The child's pleasant, cherubic face - created by a composite sketch artist before her identity was known - has been plastered on social media and has drawn nearly 50 million clicks on Facebook alone.

Conley declined to elaborate on the tip that lead to Bella's identification, but commended the use of social media in helping investigators finally put a name to Baby Doe.

"We could have never knocked on 50 million doors, but did the equivalent of just that with the use of social media," he said.

The Massachusetts House speaker says the mother and her boyfriend are blaming each other for the girl's death.

The girl was 2 1/2 years old when she died. Her body was found June 25 inside a trash bag on Deer Island in Winthrop by a woman walking a dog.

"I don't have confirmation but there seems to be a tremendously strong sense" that it is Bella, Massachusetts Gov. Charlie Baker said at a press conference.
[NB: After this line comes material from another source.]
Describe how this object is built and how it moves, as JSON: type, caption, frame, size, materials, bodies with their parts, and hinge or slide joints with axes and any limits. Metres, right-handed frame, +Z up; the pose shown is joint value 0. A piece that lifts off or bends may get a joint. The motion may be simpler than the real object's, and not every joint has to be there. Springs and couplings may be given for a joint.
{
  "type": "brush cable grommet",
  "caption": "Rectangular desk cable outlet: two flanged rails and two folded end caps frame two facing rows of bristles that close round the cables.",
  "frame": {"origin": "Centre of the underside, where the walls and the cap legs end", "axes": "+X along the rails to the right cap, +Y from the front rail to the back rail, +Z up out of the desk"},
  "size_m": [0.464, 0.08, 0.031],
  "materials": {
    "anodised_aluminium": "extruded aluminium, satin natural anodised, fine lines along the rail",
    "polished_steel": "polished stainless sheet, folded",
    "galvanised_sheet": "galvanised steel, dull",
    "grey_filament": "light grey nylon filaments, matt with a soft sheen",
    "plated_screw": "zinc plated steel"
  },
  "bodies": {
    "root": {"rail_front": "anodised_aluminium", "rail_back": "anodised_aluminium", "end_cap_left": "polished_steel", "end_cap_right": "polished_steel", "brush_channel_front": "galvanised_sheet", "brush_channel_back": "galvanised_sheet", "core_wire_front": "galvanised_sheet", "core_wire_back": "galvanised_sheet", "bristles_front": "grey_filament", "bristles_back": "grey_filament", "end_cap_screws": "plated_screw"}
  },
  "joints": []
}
He said the state Department of Children and Families had a case open -- and closed -- on Bella in 2013.

Massachusetts House Speaker Robert DeLeo, D-Winthrop, said he has been briefed on the investigation and that the police are confident in determining how she died.

"They feel they have the perpetrators of this crime," DeLeo said during a news conference.
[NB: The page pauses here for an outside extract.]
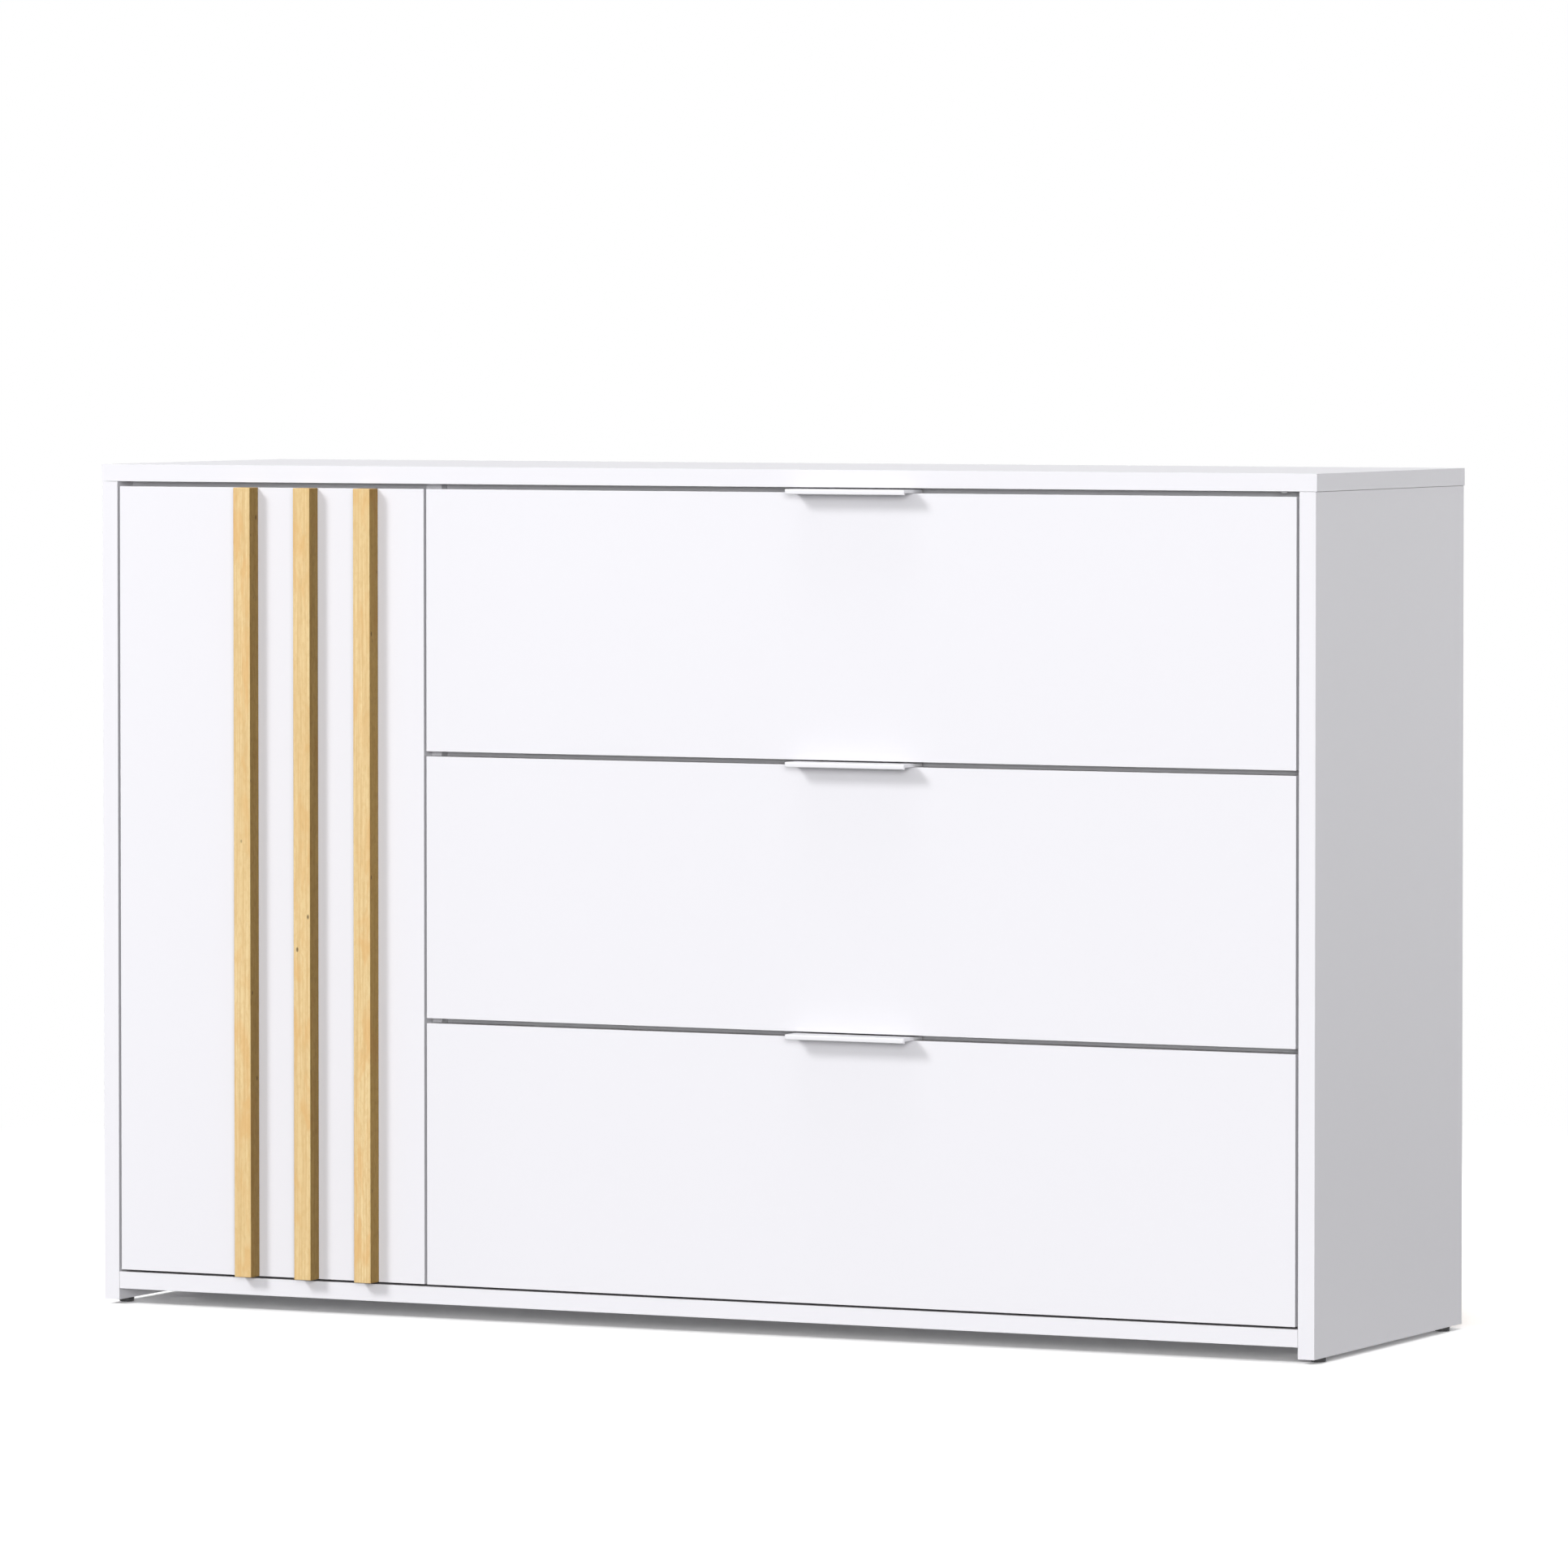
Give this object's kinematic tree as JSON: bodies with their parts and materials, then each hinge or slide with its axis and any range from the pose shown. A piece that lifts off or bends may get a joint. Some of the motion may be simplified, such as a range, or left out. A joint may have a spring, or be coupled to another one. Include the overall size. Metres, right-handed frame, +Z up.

"It appears as though it was a situation of the boyfriend who was involved and apparently, I think, mother and boyfriend sort of blaming each other in terms of who harmed the child."

Bella's body was found by a woman walking her dog on June 25 in Winthrop, Mass., on Deer Island. The peninsula juts out into Boston Harbor and is home to a waste water treatment plant and walking trails.

The little girl was found stuffed into a trash bag with a zebra-print blanket and wearing polka-dot leggings.

Authorities posted to social media a photograph-like image generated by the National Center for Missing and Exploited Children created from autopsy photographs.

Officials from the state's child protection agency said they had contact with Bella twice, for four months in 2012 and three months in 2013. In both cases, officials described the involvement as "support for neglect," and the cases were later closed.

Between 2001 and 2006, the Department of Children and Families terminated parental rights for two of her mother's older children. One of the children was later adopted by her maternal grandmother; the other was adopted by someone outside the family, DCF officials said.

Rhonda Mann, a spokeswoman for the Executive Office of Health and Human Services, said the agency has been working with law enforcement for several months in an effort to help police identify the girl.

"Now that we know her name, the story is no less tragic. DCF has not had an open case with this family for over two years, but did have brief involvement with Baby Bella as an infant," she said in a statement.

Because the case involving Bella had been closed, it was not among cases that DCF examined after the discovery of the remains on Deer Island, the agency said.